> Recorded data
▽
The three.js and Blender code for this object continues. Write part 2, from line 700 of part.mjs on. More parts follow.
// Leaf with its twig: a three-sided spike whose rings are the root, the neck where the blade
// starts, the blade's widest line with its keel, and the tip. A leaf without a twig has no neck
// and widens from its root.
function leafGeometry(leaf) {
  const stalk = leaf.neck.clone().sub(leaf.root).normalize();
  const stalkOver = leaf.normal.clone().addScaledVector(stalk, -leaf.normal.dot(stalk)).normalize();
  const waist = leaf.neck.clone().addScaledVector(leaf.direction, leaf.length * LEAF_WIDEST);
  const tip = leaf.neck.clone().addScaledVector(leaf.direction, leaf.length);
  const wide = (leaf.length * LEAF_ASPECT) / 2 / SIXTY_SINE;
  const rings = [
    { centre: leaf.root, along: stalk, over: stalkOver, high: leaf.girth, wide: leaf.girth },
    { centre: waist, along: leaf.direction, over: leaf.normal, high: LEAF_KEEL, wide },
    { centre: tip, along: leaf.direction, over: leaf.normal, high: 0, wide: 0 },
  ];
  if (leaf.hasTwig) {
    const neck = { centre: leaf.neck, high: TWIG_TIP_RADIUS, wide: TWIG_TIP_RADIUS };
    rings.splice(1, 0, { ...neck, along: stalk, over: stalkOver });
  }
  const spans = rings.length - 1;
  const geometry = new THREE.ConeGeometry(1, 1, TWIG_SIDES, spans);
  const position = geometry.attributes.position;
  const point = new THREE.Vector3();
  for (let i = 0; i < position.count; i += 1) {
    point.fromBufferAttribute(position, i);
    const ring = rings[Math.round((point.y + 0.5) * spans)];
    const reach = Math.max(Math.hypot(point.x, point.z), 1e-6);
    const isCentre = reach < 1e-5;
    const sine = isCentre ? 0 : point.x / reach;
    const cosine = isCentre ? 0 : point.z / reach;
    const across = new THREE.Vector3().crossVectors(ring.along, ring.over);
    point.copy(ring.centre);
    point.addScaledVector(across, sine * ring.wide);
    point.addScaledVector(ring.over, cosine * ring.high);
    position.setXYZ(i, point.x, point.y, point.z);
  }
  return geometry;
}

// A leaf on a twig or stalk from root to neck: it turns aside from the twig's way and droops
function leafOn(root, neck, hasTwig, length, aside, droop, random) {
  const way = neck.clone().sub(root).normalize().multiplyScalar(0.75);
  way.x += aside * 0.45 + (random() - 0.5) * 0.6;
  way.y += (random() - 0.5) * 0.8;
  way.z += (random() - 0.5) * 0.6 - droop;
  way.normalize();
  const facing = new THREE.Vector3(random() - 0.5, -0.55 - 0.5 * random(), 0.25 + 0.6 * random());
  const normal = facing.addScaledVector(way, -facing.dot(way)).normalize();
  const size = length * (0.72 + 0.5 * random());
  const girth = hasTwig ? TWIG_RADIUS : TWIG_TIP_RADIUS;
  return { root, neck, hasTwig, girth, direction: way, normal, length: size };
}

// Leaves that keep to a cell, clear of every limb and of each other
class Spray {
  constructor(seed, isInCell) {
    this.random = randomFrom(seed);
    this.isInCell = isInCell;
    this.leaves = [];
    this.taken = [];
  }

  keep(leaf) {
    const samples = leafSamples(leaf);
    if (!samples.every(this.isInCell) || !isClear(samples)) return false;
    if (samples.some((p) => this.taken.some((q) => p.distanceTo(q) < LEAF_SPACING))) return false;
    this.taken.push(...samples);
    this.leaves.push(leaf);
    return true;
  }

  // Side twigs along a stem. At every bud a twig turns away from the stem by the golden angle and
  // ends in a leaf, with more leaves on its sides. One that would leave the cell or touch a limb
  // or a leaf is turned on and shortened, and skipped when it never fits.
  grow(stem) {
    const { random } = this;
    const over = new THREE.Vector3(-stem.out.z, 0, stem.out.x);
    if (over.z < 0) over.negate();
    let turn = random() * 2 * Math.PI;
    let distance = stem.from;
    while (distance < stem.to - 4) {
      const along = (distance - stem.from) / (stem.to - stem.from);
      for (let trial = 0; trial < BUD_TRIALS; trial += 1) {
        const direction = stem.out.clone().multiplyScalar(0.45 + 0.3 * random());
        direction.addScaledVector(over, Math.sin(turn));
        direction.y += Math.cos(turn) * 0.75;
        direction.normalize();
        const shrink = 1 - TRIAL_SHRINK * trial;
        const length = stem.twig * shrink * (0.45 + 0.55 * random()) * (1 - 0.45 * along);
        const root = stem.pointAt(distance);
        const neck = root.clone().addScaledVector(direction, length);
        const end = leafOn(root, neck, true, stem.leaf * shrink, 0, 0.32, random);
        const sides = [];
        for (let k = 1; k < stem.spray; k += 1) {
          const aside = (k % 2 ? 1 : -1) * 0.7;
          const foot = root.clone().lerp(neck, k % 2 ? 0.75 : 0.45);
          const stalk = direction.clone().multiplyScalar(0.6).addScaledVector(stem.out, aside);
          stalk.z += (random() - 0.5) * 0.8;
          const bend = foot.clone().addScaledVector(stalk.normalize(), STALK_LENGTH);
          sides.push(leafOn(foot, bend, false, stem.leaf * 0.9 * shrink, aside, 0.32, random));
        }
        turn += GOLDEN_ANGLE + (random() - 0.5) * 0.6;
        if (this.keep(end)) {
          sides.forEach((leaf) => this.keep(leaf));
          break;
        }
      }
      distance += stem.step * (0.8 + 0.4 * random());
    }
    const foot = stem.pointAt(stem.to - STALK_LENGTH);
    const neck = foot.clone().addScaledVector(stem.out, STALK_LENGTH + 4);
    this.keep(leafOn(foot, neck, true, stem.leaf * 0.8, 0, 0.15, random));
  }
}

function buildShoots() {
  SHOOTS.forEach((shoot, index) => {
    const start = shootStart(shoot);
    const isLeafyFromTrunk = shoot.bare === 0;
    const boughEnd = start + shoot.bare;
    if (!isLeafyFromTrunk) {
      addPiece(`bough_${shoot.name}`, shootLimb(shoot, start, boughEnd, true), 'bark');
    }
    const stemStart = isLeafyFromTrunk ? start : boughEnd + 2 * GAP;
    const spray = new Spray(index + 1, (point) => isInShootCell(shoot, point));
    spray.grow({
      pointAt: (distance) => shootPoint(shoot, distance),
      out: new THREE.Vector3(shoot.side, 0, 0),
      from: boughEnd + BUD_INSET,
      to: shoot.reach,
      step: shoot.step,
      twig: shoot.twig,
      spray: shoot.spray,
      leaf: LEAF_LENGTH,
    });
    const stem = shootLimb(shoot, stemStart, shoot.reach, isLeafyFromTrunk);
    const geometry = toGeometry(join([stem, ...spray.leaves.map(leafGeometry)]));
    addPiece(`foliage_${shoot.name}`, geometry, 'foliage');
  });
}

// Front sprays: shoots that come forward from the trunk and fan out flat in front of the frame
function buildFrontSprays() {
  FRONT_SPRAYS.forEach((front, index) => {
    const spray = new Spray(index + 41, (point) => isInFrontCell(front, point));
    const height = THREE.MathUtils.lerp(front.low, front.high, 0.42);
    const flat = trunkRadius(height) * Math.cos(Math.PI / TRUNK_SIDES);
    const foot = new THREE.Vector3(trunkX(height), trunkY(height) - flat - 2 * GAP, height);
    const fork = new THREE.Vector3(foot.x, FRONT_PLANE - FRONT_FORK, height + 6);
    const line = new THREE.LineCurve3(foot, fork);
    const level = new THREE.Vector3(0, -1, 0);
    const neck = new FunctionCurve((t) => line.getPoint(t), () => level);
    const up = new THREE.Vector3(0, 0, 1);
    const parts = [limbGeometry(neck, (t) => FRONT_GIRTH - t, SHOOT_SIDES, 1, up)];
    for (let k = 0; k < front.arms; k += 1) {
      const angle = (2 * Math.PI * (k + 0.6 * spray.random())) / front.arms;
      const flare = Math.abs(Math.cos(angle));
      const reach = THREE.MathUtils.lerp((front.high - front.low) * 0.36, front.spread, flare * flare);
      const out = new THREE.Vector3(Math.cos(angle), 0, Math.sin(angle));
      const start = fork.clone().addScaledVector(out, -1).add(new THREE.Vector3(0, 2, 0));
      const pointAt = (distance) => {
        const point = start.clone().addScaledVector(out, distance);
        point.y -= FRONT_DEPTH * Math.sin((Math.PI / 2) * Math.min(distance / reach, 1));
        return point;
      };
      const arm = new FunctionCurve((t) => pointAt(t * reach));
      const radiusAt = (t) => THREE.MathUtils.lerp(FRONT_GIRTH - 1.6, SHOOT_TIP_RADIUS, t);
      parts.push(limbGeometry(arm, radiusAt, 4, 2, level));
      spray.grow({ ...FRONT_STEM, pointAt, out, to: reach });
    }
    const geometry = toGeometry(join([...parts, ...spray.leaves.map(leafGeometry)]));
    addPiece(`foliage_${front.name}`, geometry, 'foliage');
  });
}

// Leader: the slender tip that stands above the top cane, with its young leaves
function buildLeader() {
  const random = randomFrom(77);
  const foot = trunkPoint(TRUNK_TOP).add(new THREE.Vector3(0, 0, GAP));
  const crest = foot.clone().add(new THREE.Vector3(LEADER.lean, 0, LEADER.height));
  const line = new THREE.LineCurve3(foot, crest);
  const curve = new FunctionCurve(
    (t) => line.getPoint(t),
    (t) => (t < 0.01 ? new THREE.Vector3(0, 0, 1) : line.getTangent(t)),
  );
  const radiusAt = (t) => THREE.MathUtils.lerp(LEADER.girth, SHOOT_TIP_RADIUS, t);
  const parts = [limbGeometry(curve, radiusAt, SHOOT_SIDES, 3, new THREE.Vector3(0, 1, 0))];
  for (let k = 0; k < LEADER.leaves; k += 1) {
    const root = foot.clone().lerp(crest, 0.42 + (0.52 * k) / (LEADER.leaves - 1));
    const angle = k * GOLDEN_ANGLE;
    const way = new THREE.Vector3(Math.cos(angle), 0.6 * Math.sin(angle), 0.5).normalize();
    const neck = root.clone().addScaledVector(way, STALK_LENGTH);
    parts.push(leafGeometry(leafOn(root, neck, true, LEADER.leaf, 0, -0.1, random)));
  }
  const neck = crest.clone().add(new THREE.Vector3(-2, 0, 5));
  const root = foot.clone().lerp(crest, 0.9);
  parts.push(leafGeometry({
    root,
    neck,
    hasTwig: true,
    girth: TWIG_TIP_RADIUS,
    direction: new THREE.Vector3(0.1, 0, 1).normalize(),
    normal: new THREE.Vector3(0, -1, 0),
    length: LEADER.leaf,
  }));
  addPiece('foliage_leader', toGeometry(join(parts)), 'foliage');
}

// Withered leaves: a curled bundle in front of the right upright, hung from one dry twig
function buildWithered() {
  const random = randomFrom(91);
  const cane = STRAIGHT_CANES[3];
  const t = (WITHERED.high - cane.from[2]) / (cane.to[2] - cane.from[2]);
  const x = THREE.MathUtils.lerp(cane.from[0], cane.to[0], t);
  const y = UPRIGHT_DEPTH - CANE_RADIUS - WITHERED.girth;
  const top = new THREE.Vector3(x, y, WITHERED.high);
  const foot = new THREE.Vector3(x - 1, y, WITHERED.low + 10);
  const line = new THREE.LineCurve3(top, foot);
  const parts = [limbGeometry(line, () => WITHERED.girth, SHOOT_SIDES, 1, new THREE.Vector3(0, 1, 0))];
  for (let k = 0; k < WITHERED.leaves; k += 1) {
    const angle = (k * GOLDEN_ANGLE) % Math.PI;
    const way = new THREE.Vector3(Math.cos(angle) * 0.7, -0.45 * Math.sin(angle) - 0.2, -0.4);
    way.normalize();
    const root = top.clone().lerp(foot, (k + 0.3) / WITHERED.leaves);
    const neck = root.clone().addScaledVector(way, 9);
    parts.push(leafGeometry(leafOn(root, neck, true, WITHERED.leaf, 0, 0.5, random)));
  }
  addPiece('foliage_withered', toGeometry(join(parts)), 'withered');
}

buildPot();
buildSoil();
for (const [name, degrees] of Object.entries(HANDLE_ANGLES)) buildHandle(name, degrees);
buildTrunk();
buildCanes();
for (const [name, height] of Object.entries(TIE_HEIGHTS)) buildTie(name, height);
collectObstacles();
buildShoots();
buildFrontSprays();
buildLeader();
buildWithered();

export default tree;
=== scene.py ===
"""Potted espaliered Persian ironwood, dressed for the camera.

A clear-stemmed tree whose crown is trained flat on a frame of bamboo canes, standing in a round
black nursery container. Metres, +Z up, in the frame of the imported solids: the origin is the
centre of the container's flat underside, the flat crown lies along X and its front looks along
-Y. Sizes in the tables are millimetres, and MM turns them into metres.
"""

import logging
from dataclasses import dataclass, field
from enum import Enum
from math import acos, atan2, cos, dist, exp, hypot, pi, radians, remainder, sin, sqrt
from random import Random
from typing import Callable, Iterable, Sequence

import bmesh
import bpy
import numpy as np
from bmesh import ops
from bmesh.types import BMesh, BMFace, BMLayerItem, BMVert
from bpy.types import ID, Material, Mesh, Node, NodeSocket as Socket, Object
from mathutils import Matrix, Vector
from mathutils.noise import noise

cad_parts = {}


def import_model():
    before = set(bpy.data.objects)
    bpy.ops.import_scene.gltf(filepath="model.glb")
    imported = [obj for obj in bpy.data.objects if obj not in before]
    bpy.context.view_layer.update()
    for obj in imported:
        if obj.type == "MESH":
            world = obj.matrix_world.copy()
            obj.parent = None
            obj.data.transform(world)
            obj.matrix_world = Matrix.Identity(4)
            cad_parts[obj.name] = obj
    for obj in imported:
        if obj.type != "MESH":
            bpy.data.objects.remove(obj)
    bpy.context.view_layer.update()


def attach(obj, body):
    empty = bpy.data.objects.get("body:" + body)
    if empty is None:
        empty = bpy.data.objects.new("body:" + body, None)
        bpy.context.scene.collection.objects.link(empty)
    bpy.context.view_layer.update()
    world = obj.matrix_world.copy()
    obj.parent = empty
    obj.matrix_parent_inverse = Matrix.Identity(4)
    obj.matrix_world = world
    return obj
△
> Set task
Copy verbatim the line that contains "buildPot();", the line that contains "before = set(bpy.data.objects)", and all lines between them.

> Solved exercise
buildPot();
buildSoil();
for (const [name, degrees] of Object.entries(HANDLE_ANGLES)) buildHandle(name, degrees);
buildTrunk();
buildCanes();
for (const [name, height] of Object.entries(TIE_HEIGHTS)) buildTie(name, height);
collectObstacles();
buildShoots();
buildFrontSprays();
buildLeader();
buildWithered();

export default tree;
=== scene.py ===
"""Potted espaliered Persian ironwood, dressed for the camera.

A clear-stemmed tree whose crown is trained flat on a frame of bamboo canes, standing in a round
black nursery container. Metres, +Z up, in the frame of the imported solids: the origin is the
centre of the container's flat underside, the flat crown lies along X and its front looks along
-Y. Sizes in the tables are millimetres, and MM turns them into metres.
"""

import logging
from dataclasses import dataclass, field
from enum import Enum
from math import acos, atan2, cos, dist, exp, hypot, pi, radians, remainder, sin, sqrt
from random import Random
from typing import Callable, Iterable, Sequence

import bmesh
import bpy
import numpy as np
from bmesh import ops
from bmesh.types import BMesh, BMFace, BMLayerItem, BMVert
from bpy.types import ID, Material, Mesh, Node, NodeSocket as Socket, Object
from mathutils import Matrix, Vector
from mathutils.noise import noise

cad_parts = {}


def import_model():
    before = set(bpy.data.objects)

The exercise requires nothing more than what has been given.